------ DATASET

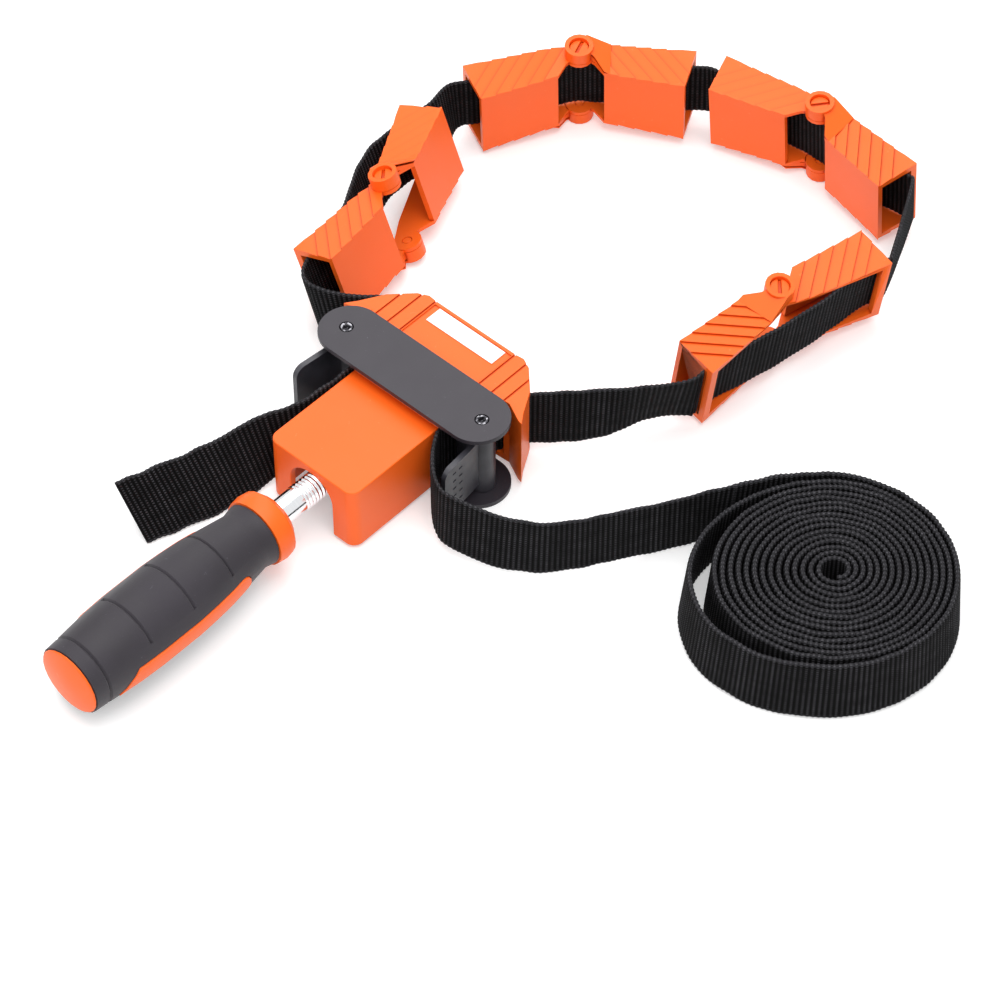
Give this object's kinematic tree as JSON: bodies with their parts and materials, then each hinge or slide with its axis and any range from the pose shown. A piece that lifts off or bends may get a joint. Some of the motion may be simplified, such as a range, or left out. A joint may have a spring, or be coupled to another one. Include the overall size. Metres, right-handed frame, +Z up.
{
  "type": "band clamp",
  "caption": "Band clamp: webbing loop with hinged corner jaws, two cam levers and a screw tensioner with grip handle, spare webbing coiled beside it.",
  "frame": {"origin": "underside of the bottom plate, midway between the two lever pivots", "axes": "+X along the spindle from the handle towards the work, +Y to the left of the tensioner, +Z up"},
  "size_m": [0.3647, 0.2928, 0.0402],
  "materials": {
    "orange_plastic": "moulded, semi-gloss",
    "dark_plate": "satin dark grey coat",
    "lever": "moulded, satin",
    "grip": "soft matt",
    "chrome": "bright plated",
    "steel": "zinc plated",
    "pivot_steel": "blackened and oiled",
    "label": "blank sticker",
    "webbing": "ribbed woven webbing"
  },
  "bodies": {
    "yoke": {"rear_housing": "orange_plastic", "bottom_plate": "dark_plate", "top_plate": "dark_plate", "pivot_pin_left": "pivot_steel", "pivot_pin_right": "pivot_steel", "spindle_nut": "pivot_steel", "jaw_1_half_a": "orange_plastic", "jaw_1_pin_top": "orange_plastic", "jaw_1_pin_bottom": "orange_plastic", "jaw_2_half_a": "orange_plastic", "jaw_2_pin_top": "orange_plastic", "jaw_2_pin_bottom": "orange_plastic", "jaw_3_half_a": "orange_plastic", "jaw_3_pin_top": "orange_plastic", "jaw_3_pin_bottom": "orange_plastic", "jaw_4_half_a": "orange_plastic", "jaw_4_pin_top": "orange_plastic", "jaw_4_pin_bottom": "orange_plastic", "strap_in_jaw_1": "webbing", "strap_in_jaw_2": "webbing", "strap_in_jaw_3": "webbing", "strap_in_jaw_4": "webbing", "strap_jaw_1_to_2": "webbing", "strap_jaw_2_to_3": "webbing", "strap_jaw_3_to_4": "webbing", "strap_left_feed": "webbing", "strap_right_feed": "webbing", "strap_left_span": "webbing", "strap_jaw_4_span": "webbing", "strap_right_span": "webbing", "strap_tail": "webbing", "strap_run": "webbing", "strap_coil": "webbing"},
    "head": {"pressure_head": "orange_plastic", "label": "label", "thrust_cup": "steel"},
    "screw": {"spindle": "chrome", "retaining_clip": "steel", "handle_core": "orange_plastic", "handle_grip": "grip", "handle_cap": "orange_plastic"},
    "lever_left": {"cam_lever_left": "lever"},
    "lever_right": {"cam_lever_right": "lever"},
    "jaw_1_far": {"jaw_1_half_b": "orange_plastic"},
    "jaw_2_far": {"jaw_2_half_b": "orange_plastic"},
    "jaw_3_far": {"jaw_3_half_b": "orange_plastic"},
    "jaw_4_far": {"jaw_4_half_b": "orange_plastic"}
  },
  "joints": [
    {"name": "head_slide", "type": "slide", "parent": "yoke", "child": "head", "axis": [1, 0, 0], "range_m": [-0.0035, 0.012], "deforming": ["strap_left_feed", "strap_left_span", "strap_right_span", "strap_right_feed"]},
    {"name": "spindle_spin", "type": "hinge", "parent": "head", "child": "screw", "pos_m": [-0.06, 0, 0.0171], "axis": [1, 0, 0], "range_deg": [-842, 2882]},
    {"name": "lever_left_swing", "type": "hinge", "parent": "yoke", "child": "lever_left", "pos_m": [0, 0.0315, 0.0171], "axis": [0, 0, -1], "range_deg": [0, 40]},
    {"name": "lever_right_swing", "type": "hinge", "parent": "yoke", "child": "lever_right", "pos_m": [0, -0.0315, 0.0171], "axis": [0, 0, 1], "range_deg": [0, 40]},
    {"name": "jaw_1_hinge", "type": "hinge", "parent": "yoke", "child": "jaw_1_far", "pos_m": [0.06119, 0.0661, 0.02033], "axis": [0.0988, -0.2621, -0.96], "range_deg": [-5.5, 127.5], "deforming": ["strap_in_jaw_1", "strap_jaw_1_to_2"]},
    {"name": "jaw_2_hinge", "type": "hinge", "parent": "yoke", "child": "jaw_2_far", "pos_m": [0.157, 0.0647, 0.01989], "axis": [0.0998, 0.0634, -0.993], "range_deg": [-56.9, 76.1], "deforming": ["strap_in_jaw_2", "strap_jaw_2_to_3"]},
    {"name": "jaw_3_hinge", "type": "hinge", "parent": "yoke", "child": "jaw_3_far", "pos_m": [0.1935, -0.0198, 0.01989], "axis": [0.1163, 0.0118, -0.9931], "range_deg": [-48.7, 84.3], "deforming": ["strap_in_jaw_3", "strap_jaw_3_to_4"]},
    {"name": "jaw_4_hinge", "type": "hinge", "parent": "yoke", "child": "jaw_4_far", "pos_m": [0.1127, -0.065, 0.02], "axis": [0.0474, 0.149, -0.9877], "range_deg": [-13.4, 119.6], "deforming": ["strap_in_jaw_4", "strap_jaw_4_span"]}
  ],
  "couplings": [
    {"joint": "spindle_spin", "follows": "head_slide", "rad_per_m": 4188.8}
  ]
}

------------
------ DATASET

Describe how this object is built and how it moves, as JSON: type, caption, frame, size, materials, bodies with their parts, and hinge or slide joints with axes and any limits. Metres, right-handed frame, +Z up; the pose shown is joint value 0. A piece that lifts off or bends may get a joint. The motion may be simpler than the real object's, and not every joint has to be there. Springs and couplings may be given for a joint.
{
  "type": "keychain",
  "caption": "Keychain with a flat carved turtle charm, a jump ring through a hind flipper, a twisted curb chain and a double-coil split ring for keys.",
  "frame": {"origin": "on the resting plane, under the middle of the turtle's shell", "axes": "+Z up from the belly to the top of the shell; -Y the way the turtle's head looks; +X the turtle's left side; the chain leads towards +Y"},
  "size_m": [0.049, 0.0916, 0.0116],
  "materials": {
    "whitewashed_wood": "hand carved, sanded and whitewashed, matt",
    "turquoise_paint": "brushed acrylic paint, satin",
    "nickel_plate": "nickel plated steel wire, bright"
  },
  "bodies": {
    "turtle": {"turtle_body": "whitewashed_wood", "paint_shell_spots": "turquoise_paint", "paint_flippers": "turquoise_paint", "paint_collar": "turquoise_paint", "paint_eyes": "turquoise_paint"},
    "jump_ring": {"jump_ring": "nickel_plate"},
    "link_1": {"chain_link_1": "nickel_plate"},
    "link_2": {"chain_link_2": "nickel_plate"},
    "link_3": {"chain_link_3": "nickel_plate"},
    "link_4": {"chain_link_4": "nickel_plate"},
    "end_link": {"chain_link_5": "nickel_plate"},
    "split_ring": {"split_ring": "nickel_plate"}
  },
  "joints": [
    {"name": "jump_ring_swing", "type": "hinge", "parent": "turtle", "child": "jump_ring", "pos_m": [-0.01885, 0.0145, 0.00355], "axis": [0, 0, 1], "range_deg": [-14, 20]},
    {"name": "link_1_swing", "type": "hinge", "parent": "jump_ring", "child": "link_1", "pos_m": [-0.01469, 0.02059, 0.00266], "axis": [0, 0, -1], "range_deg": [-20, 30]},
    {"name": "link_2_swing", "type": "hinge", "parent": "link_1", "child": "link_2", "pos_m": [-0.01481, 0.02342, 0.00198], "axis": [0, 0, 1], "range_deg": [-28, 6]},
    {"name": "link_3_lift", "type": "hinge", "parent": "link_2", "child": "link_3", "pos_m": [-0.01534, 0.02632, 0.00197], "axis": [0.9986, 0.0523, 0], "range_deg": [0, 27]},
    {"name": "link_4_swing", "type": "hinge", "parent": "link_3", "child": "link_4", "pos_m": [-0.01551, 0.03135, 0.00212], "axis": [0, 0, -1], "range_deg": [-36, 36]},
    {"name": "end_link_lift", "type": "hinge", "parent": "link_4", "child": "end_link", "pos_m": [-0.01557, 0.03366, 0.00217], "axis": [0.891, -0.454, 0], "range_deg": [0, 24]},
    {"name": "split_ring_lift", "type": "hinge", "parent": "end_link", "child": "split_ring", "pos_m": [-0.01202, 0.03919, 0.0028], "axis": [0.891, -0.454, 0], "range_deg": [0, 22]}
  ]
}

------------

> _WHAT THE TASK REQUIRES_: Reproduce every line from the entries that holds the word "bends".

> _OUTPUT_:
Give this object's kinematic tree as JSON: bodies with their parts and materials, then each hinge or slide with its axis and any range from the pose shown. A piece that lifts off or bends may get a joint. Some of the motion may be simplified, such as a range, or left out. A joint may have a spring, or be coupled to another one. Include the overall size. Metres, right-handed frame, +Z up.
Describe how this object is built and how it moves, as JSON: type, caption, frame, size, materials, bodies with their parts, and hinge or slide joints with axes and any limits. Metres, right-handed frame, +Z up; the pose shown is joint value 0. A piece that lifts off or bends may get a joint. The motion may be simpler than the real object's, and not every joint has to be there. Springs and couplings may be given for a joint.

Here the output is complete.